EXERCISE REQUIREMENTS:
Below is a listing. Quote from it, exactly, the lines from the one containing "const mesh = new" down to the one containing "for node in", both ends included, and nothing else.
[Start MATERIALS PROVIDED]
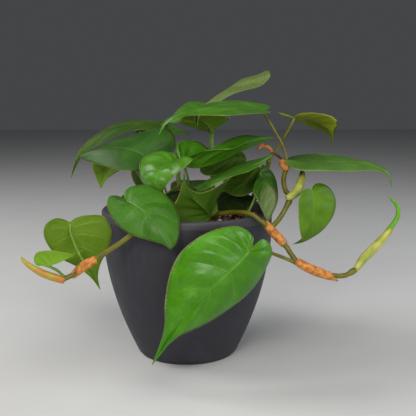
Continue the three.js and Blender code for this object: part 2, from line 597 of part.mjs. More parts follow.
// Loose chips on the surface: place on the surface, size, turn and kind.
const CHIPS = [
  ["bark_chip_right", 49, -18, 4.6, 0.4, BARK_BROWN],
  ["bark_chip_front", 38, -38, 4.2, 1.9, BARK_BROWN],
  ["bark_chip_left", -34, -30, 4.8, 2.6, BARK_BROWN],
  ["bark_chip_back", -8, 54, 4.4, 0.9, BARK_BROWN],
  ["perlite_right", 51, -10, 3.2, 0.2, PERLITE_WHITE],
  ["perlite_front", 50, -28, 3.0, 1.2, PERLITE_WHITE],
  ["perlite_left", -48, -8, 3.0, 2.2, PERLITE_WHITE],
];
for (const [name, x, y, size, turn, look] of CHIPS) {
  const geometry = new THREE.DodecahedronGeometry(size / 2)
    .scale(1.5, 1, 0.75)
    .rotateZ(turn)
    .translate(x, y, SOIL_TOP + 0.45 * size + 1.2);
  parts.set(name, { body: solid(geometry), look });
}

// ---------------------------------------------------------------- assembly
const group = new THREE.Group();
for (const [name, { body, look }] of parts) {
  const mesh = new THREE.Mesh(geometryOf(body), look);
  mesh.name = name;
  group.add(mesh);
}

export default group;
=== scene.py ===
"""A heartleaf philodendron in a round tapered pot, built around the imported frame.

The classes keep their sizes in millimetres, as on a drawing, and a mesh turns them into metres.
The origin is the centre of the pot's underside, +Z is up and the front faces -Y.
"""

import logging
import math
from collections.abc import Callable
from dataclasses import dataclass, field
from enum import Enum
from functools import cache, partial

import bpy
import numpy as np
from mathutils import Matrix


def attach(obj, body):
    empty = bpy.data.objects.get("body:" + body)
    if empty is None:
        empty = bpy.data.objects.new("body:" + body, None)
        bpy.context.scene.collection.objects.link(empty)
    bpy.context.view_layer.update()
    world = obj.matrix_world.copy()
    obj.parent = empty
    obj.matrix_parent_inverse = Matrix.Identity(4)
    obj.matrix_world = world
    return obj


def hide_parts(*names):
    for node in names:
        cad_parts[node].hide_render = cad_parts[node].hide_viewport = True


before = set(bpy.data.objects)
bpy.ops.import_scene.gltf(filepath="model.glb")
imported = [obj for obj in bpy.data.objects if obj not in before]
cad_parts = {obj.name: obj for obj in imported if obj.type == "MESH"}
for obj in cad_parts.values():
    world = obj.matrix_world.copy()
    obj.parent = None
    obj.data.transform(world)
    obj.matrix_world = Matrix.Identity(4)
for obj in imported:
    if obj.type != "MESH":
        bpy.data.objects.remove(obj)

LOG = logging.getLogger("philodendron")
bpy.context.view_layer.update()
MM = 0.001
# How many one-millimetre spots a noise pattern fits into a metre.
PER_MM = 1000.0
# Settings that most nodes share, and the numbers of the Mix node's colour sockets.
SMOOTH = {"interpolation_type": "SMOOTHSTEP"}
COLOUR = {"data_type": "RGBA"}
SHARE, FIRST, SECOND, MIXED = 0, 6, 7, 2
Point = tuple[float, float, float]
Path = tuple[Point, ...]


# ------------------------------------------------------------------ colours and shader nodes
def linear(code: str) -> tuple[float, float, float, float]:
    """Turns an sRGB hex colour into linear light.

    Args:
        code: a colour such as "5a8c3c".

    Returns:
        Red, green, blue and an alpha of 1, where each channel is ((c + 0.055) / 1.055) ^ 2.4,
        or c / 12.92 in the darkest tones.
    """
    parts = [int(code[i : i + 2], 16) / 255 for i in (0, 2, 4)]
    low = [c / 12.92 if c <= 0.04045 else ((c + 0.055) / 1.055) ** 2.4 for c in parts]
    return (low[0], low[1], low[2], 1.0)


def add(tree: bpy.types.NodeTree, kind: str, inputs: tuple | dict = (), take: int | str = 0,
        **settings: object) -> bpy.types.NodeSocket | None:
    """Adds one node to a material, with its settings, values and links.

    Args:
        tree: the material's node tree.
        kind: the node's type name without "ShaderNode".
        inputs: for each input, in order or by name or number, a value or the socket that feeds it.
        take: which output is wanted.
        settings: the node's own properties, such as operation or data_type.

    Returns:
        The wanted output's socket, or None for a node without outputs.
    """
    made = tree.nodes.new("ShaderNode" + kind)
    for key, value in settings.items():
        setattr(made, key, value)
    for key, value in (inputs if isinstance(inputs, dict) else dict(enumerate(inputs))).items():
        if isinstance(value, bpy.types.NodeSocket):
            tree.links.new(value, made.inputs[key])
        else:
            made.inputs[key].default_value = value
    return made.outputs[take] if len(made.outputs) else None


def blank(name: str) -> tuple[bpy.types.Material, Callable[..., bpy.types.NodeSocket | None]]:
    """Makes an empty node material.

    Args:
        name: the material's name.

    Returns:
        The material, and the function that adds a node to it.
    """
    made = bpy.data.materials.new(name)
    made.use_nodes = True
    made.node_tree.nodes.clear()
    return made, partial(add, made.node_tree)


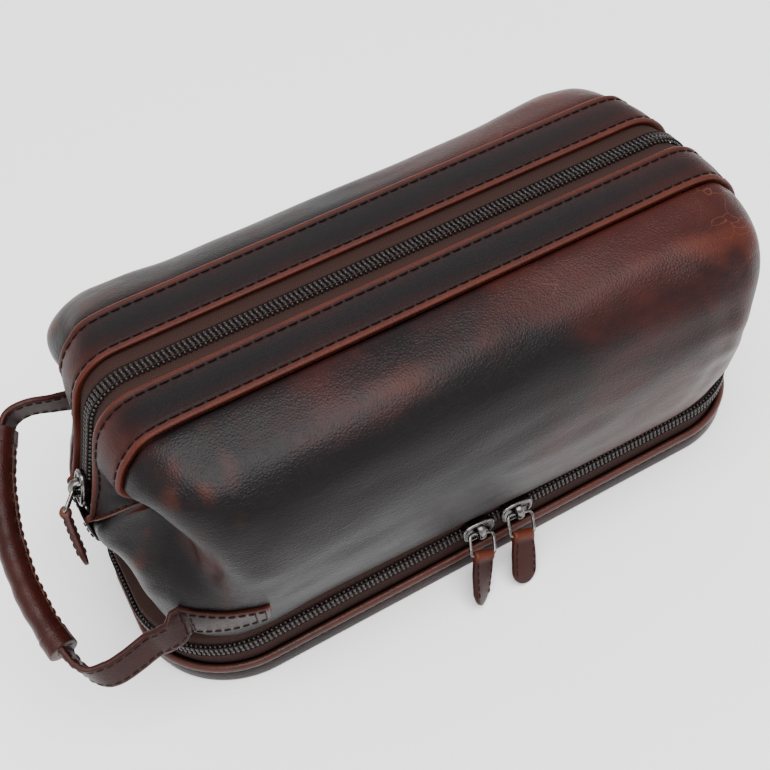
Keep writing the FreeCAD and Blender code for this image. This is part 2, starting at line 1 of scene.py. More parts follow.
[End MATERIALS PROVIDED]
FULL RESPONSE:
  const mesh = new THREE.Mesh(geometryOf(body), look);
  mesh.name = name;
  group.add(mesh);
}

export default group;
=== scene.py ===
"""A heartleaf philodendron in a round tapered pot, built around the imported frame.

The classes keep their sizes in millimetres, as on a drawing, and a mesh turns them into metres.
The origin is the centre of the pot's underside, +Z is up and the front faces -Y.
"""

import logging
import math
from collections.abc import Callable
from dataclasses import dataclass, field
from enum import Enum
from functools import cache, partial

import bpy
import numpy as np
from mathutils import Matrix


def attach(obj, body):
    empty = bpy.data.objects.get("body:" + body)
    if empty is None:
        empty = bpy.data.objects.new("body:" + body, None)
        bpy.context.scene.collection.objects.link(empty)
    bpy.context.view_layer.update()
    world = obj.matrix_world.copy()
    obj.parent = empty
    obj.matrix_parent_inverse = Matrix.Identity(4)
    obj.matrix_world = world
    return obj


def hide_parts(*names):
    for node in names:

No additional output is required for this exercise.